PyGWalker: On-the-fly Assistant for Exploratory Visual Data Analysis
Yue Yu, Leixian Shen, Fei Long, Huamin Qu, Hao Chen
TL;DR
PyGWalker tackles the disconnect between programmatic notebook analysis and exploratory visual data analysis by offering an on-the-fly, GUI-assisted workflow. It introduces Graphic-Link, a declarative representation of data, intent, and visualization, and Compute-Link, which decouples view-data computation and supports in-browser JavaScript, Python (via DuckDB), and external databases, rendering via Vega-Lite. The approach enables a seamless, cross-environment exploration workflow and reproducible sharing through JSON specifications and HTML exports, demonstrated through a notebook-based usage scenario. The tool has achieved substantial community uptake (612k downloads, 10.5k GitHub stars by June 2024) and is being integrated into research, education, and application development, highlighting its practical impact.
Abstract
Exploratory visual data analysis tools empower data analysts to efficiently and intuitively explore data insights throughout the entire analysis cycle.

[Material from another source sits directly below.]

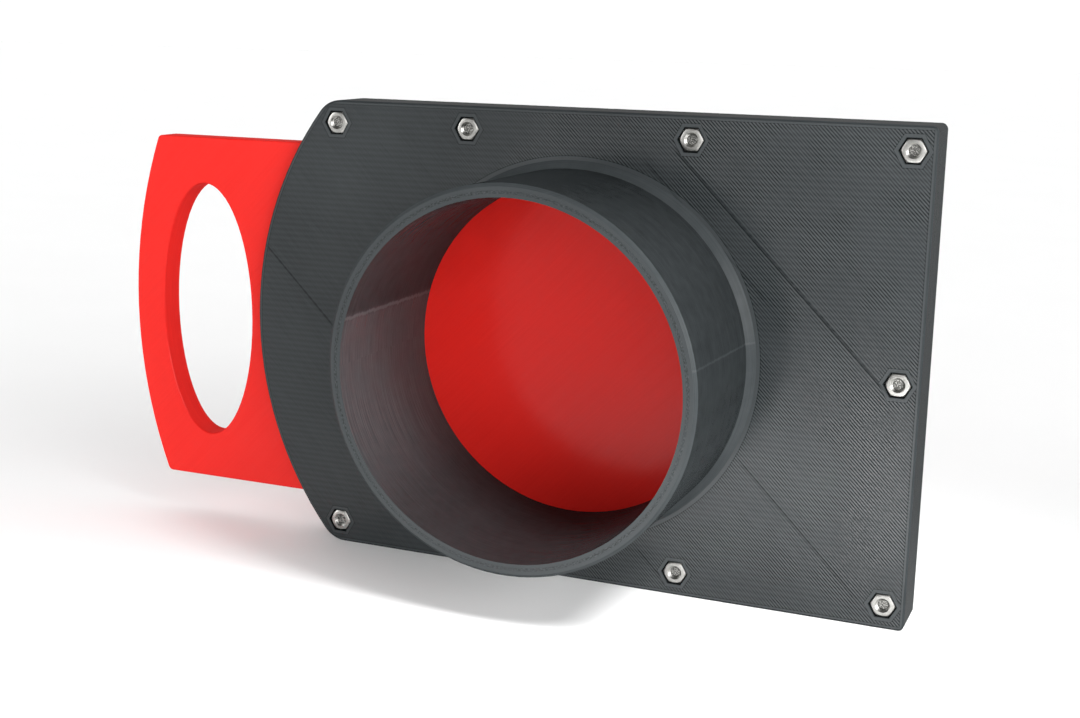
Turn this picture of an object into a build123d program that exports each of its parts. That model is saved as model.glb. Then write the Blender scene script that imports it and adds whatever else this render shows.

However, the gap between common programmatic analysis (e.g., within computational notebooks) and exploratory visual analysis leads to a disjointed and inefficient data analysis experience. To bridge this gap, we developed PyGWalker, a Python library that offers on-the-fly assistance for exploratory visual data analysis. It features a lightweight and intuitive GUI with a shelf builder modality. Its loosely coupled architecture supports multiple computational environments to accommodate varying data sizes. Since its release in February 2023, PyGWalker has gained much attention, with 612k downloads on PyPI and over 10.5k stars on GitHub as of June 2024. This demonstrates its value to the data science and visualization community, with researchers and developers integrating it into their own applications and studies.